Yes, there are entrées besides steak, and though I do not go to a steak house for anything other than red meat, I was impressed by the thoughtful preparation of the "Halibut Forte." The exterior of the thick piece of fish was beautifully browned, while the interior was firm and snow white. It was sauced in a rich lemon-butter sauce with crab meat, mushrooms, spinach and asparagus — decadent enough that you could pretend you'd ordered steak. (Almost, anyway.)

There is a raw bar, with shrimp cocktail (presented in a hilariously oversized glass), stone crab, sushi rolls and raw oysters, this last item exquisite, plump and sweet, and kissed by the sea. Appetizers include admirably understated ravioli filled with buffalo-milk ricotta and topped with San Marzano tomatoes, sage and serrano ham. The crab bisque, stoked with a generous serving of actual crab meat, is the best I've had outside the East Coast.

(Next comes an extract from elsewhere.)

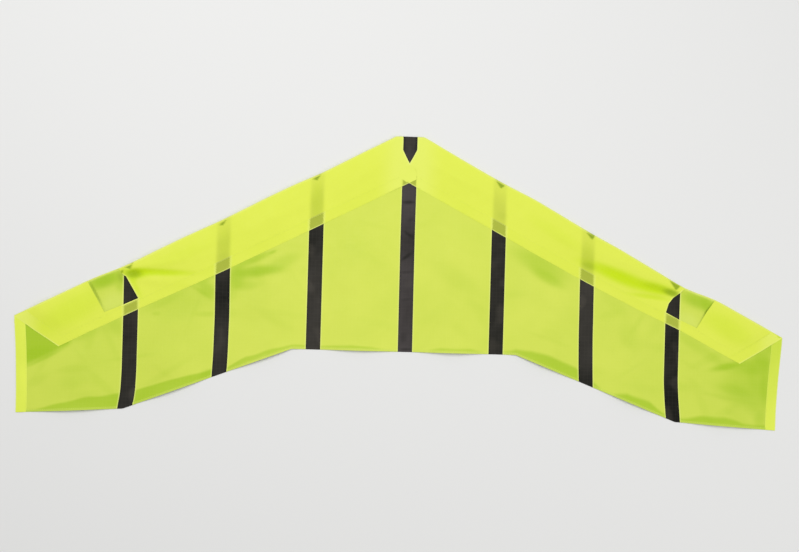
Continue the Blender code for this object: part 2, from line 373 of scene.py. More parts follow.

The wine list is of the breadth that wins Wine Spectator awards. The dessert list, alas, is perfunctory (cheesecake, crème brûlée, flourless chocolate cake). Service varies. On our first visit, we had a professional server of the sort who is more annoyed than you are that your appetizers arrived at separate times. On our second visit, we felt ignored by our server and the runners for much of the time — unacceptable when the final cost for two diners, with a reasonable wine selection, will exceed $200.

Don't visit Jeff Ruby's expecting to skimp. It is a restaurant that exists not to meet the latest trends in preparation or sustainability but to cater to your fantasy of indulgence. And while it might not be a fairy tale, it certainly provides a happy ending.